**The task**
Among the lines below, keep only those from the one containing "right_door_middle_board();" through the one containing "if empty is", and reproduce them exactly.

**Raw records**
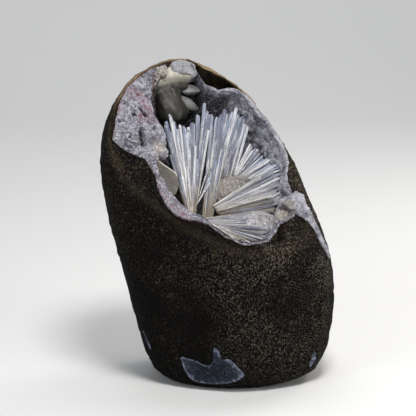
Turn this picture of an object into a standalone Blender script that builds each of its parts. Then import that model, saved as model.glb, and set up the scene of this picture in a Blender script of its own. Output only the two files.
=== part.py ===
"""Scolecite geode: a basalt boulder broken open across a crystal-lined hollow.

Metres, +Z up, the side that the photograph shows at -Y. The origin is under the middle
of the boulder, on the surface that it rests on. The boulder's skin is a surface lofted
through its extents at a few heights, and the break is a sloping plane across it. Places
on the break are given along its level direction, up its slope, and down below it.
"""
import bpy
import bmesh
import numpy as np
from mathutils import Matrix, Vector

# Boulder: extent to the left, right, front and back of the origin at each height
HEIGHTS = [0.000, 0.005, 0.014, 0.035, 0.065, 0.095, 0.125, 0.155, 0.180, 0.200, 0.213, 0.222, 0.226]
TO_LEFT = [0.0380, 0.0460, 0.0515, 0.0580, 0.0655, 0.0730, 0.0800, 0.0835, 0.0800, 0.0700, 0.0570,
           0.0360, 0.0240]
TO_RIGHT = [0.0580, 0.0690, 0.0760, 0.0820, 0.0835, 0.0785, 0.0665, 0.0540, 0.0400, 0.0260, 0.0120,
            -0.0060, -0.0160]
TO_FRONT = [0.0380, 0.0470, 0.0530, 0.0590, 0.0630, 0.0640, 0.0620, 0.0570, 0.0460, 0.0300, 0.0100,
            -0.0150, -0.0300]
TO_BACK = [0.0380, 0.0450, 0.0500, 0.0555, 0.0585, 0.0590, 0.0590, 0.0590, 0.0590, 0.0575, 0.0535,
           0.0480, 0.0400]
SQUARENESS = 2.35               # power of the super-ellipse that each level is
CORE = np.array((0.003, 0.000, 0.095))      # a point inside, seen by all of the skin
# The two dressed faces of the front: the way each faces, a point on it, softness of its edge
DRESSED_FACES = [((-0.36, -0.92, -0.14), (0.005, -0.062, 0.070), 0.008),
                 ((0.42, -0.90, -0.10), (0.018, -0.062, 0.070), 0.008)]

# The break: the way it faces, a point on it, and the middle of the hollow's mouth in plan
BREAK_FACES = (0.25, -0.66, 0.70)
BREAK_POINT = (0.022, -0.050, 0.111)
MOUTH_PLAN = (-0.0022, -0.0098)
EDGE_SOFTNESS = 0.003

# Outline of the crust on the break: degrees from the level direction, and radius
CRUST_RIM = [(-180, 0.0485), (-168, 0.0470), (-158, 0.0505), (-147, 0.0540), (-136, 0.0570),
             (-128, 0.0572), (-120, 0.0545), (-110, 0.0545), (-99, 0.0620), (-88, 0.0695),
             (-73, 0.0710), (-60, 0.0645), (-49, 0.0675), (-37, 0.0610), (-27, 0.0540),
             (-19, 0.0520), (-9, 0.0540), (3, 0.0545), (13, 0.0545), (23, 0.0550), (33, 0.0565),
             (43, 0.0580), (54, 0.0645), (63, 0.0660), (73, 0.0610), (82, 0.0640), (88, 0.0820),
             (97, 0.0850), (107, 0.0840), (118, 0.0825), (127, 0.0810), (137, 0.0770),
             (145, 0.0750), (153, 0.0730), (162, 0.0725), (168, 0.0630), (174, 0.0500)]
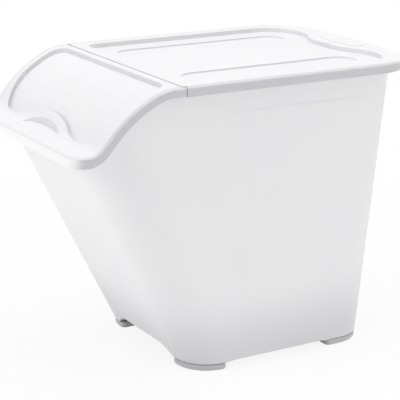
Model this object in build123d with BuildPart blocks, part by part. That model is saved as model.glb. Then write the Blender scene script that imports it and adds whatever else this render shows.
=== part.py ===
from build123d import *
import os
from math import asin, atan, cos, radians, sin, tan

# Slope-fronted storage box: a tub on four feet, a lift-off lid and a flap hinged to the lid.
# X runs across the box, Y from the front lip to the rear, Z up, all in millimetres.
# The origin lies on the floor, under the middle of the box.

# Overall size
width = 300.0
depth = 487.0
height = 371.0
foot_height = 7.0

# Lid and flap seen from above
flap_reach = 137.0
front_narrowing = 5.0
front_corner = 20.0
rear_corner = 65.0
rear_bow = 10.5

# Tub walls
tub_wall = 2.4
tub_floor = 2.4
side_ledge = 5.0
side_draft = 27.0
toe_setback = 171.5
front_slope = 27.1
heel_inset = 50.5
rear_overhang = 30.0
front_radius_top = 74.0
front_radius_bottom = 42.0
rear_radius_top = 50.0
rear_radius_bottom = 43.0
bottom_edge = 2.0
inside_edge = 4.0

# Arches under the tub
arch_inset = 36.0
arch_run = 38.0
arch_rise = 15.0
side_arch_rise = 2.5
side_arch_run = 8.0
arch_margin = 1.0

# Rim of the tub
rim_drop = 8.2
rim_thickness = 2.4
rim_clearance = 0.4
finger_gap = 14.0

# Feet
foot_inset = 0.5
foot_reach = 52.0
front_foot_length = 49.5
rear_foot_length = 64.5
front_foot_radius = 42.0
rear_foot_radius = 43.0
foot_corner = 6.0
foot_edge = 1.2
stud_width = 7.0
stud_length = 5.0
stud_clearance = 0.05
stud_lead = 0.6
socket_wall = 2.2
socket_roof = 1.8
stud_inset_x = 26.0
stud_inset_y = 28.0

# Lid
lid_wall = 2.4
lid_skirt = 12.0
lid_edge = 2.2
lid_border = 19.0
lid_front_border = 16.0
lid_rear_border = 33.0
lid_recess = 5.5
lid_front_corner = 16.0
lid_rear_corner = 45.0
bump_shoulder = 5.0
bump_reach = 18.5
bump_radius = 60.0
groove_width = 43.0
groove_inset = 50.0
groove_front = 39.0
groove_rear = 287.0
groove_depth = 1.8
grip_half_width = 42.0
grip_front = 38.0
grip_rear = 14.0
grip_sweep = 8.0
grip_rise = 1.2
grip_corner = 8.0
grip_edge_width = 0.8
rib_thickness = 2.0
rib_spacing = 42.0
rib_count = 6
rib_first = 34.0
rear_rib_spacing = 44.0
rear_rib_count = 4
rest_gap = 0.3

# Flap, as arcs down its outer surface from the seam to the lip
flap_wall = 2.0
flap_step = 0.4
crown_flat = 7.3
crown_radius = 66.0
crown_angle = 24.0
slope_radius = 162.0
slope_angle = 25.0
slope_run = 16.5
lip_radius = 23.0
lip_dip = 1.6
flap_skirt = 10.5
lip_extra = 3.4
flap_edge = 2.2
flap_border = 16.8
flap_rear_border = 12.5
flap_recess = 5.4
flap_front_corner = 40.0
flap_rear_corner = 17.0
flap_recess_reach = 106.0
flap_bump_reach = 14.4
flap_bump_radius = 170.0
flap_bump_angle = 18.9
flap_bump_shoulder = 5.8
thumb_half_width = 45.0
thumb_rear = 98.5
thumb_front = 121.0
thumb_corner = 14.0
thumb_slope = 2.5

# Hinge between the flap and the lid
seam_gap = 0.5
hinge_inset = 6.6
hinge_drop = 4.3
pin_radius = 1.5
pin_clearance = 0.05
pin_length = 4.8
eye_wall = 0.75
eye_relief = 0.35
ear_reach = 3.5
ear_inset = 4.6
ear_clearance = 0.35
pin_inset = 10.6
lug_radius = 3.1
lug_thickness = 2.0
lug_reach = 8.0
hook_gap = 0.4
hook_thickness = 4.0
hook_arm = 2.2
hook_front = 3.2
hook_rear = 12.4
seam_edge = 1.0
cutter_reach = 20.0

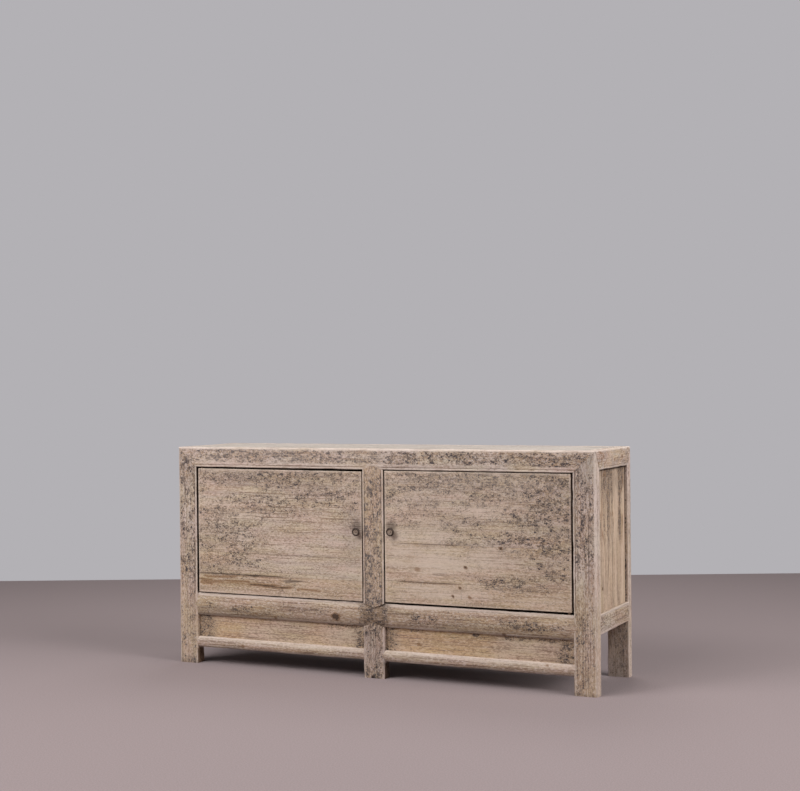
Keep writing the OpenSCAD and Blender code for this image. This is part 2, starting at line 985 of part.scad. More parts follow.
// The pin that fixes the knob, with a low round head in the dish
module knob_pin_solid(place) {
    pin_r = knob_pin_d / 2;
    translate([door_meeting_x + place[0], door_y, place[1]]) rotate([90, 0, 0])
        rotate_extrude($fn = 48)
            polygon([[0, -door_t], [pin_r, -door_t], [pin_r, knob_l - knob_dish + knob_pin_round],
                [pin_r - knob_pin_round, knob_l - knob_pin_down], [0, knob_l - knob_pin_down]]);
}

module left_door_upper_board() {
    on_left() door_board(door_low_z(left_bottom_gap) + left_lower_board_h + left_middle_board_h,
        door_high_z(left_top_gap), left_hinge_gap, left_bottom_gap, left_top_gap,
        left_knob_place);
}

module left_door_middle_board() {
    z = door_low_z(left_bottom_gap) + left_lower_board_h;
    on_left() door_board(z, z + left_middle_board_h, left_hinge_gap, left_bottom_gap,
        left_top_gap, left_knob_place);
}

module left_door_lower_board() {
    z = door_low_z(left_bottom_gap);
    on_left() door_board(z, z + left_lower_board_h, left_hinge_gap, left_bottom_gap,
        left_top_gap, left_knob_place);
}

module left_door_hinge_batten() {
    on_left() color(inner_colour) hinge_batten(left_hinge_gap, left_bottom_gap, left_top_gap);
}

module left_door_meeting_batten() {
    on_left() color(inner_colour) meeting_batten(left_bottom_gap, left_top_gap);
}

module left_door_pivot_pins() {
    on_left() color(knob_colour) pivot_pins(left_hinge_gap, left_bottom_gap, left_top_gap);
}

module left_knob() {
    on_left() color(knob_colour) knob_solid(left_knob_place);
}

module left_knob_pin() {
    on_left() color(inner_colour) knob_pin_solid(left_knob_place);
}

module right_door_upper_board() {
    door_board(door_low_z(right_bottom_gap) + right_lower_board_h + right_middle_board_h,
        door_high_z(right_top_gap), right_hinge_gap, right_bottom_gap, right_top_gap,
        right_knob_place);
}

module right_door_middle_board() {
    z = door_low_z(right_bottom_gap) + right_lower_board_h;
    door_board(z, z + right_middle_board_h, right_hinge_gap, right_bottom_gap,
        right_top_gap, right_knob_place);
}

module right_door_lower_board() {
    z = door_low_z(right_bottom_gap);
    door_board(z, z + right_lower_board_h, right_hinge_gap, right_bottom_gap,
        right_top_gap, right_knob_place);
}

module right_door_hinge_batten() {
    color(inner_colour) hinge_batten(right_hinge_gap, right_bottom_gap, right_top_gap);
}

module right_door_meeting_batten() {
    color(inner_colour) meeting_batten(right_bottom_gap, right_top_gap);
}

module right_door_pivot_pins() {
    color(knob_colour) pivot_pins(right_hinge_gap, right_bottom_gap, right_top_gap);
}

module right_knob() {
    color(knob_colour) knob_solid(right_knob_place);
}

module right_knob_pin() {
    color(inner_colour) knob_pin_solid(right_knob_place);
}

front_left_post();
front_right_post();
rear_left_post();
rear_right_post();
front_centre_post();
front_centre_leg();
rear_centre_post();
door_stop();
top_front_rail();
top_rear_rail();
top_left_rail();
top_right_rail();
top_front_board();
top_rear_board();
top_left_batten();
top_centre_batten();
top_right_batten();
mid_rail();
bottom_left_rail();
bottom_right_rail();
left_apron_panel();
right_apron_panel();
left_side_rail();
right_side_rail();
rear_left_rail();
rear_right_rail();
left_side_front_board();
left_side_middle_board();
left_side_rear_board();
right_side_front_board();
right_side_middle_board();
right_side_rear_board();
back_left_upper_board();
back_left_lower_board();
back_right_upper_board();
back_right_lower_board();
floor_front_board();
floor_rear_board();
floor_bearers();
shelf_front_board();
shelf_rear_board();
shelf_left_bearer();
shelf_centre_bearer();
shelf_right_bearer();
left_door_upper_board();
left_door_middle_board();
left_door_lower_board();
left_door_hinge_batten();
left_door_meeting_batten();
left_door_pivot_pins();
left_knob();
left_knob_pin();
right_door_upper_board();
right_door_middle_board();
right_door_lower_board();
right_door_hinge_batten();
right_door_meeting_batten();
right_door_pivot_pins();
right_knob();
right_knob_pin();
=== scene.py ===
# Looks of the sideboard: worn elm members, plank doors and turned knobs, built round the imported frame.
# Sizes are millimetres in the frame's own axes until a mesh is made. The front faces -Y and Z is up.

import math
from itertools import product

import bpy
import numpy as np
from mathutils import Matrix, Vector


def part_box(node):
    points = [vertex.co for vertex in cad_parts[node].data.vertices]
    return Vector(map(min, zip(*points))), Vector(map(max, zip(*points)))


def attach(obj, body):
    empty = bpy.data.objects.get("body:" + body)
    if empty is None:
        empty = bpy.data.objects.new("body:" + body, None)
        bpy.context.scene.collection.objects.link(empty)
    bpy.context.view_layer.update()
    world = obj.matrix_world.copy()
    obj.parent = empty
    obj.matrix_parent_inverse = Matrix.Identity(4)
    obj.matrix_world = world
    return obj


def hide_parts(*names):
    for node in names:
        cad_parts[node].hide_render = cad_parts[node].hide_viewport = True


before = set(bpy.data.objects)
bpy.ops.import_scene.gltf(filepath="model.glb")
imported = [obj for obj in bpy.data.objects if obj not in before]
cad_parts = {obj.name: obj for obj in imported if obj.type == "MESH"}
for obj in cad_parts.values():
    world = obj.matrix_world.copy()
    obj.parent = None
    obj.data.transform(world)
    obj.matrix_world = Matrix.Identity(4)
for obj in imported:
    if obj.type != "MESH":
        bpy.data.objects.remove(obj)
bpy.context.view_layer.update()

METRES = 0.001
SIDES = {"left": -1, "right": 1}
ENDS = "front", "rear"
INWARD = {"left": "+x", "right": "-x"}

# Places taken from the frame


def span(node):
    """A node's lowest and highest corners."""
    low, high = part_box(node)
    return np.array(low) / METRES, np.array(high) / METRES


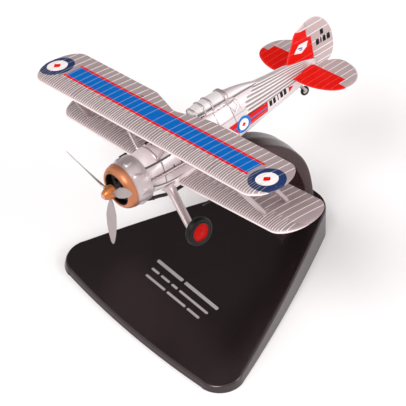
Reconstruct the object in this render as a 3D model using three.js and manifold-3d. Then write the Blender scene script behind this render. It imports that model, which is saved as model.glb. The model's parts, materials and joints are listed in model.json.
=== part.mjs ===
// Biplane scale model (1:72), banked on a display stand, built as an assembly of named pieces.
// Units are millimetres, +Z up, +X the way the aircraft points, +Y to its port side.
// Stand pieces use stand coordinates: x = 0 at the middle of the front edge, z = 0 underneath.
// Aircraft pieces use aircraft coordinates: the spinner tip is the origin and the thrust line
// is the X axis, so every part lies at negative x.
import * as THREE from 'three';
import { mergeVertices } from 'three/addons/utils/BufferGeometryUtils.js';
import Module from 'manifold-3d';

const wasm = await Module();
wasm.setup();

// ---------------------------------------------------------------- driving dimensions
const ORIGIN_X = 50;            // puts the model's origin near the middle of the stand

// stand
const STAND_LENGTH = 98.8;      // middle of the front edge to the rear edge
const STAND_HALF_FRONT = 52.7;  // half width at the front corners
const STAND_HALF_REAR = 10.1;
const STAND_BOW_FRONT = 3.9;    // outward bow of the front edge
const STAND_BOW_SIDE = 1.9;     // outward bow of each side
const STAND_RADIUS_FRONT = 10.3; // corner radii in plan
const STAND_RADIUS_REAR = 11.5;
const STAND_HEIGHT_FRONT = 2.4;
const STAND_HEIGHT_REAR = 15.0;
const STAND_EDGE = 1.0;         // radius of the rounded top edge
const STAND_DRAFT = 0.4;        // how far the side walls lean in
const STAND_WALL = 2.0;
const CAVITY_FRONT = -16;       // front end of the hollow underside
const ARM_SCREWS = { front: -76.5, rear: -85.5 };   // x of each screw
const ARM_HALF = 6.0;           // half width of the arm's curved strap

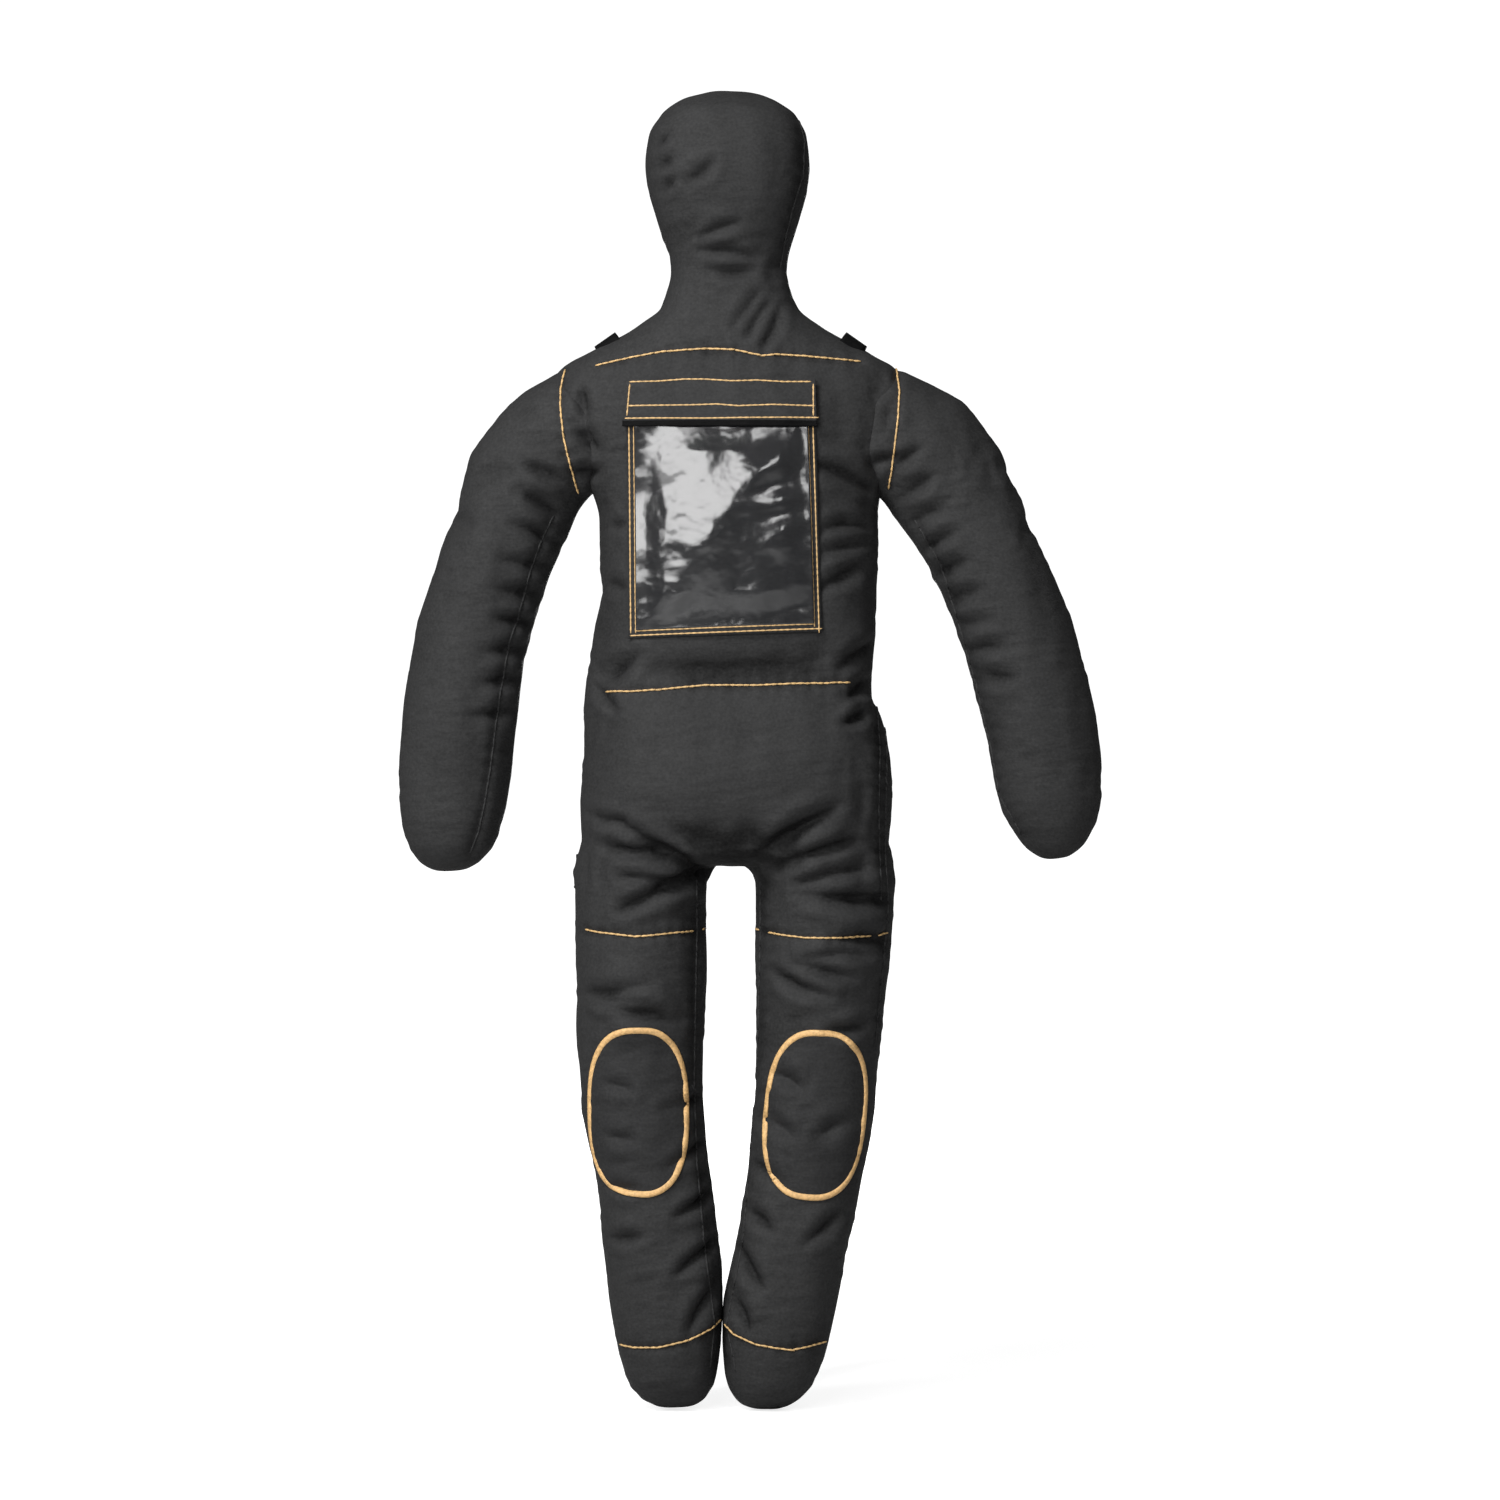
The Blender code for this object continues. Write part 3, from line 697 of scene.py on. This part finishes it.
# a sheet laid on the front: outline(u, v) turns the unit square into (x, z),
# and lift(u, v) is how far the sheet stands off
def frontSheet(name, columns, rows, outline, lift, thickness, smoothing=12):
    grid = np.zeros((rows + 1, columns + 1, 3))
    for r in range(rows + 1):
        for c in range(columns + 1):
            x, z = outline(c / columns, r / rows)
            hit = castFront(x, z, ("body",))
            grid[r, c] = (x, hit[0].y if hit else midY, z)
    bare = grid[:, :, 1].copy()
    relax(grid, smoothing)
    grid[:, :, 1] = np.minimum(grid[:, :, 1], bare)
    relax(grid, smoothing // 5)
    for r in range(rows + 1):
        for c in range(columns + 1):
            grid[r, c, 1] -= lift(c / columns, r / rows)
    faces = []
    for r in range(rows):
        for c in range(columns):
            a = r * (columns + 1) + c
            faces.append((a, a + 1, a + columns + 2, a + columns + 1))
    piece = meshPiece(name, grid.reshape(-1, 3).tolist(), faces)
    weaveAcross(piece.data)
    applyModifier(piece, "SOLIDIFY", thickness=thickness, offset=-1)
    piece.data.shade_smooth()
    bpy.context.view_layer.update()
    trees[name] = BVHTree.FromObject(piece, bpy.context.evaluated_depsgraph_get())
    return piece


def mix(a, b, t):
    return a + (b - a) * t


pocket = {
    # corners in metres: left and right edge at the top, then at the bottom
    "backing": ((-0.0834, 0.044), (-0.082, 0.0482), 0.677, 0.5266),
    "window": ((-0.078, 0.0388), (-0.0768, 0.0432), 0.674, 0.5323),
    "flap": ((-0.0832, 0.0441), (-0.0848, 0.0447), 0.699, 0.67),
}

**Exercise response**
right_door_middle_board();
right_door_lower_board();
right_door_hinge_batten();
right_door_meeting_batten();
right_door_pivot_pins();
right_knob();
right_knob_pin();
=== scene.py ===
# Looks of the sideboard: worn elm members, plank doors and turned knobs, built round the imported frame.
# Sizes are millimetres in the frame's own axes until a mesh is made. The front faces -Y and Z is up.

import math
from itertools import product

import bpy
import numpy as np
from mathutils import Matrix, Vector


def part_box(node):
    points = [vertex.co for vertex in cad_parts[node].data.vertices]
    return Vector(map(min, zip(*points))), Vector(map(max, zip(*points)))


def attach(obj, body):
    empty = bpy.data.objects.get("body:" + body)
    if empty is None:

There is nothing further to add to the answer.